Environmental consequences: Air quality is poorer which can lead to health issues for many individuals as our air is too polluted. We are continuing to pollute the atmosphere too much which not only impacts people living in Ireland but elsewhere.

Global consequences: Ireland tries to market itself as a “green” country for its food & tourism. If we continue to pursue policies of encouraging & not tackling environmental issues in a serious manner, we risk damaging our vital food & tourism industries.

Political consequences: As a country we are seen as delinquents when it comes to international legal agreements especially with our European partners in the EU.


How can cycling help?

Encouraging more people to cycle a bicycle to work, school or the local shop on a regular basis instead of using the car can play a significant part in cutting transport related emissions. Speaking on RTE Radio 1’s News at One programme (13 April 2017),  EPA Director General Laura Burke stated

“Cycling initiatives are great options and then support people to move away from fossil cars”.

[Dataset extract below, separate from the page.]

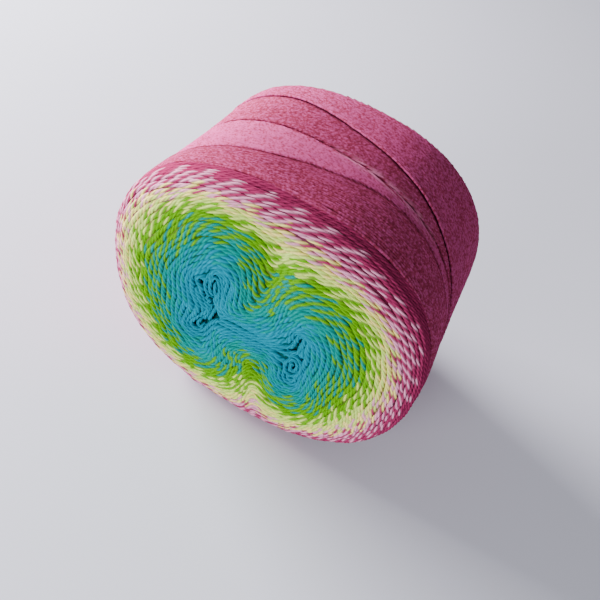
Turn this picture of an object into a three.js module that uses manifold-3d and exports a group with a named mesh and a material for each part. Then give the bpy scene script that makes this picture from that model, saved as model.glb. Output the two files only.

The challenge is that national & local public policy is not currently supportive of sufficient investment in safe cycling infrastructure across Ireland. Small countries such as The Netherlands & Denmark are very advanced with developing cycling infrastructure & have been doing so for decades. We do not need to re-model or create new ways to develop sufficient infrastructure, we have two very experienced countries who can show us how it is done. All that is needed in a change in public policy making in Ireland & sufficient investment. We are going to have to pay millions of euro in fines & carbon credits which gets us nothing physically in Ireland – it is a waste of money. Those millions should be spent on Irish infrastructure to encourage more cycling & less carbon emmissions!